Re: Creating table and indexes for new application

От
Lok P
Дата:


On Sun, 25 Feb, 2024, 1:05 am yudhi s, <learnerdatabase99@gmail.com> wrote:

On Fri, Feb 23, 2024 at 5:26 PM sud <suds1434@gmail.com> wrote:


On Fri, 23 Feb, 2024, 1:28 pm yudhi s, <learnerdatabase99@gmail.com> wrote:


On Fri, 23 Feb, 2024, 1:20 pm sud, <suds1434@gmail.com> wrote:


On Fri, 23 Feb, 2024, 12:41 pm Laurenz Albe, <laurenz.albe@cybertec.at> wrote:
On Fri, 2024-02-23 at 02:05 +0530, yudhi s 

> 2)Should we be creating composite indexes on each foreign key for table2 and table3, because
>   any update or delete on parent is going to take lock on all child tables?

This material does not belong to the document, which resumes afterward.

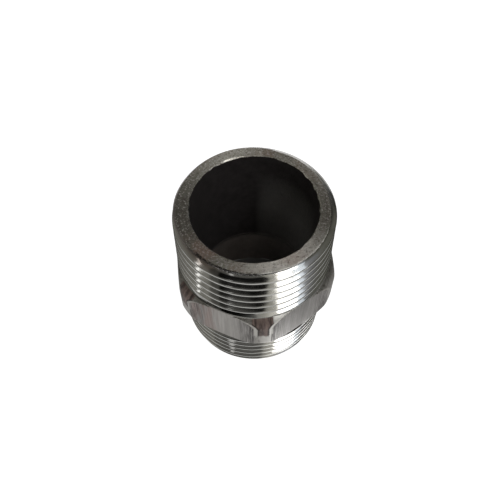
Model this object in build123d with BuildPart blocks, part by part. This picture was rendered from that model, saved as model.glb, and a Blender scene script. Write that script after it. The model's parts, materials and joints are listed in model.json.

Every foreign key needs its own index.  A composite index is only appropriate if the foreign
key spans multiple columns.
 

From the DDL which OP posted it's using composite foreign key thus a composite index would be needed. 
However, if someone doesn't delete or update the parent table PK   , is it still advisable to have all the FK indexed? Like in general I think transaction id should not get updated in a normal scenario unless some special case. 



Thank you. I can double check if we have confirmed use case of deleting the parent table or updating PK in the parent table. But anyway it can happen for data fix for sure in some scenario. 
 
But yes, we are certainly going to drop/purge partition from all the parent and child table after specific days. So isn't that need the FK to be indexed or else it will scan whole parent table partition? 


I am not sure if drop partition of parent table, will have a lock or will do a full scan on the child table while doing the partition maintenance or dropping the partitions, in absence of foreign key index. Others may comment here. 


Can you please help me understand, If it's true that all the statements like Delete, Update and Drop partition of parent table will take lock on the child table and Full scan the child table , and thus foreign key index on all the child table is necessary irrespective of the performance overhead it has on all the INSERT queries into the child tables? 


Not sure of the lock but I think you should be able to see a full scan on child table while doing delete or update of parent table PK. Explain Analyze should show that I believe. Not sure if explain analyze will work for drop partition too.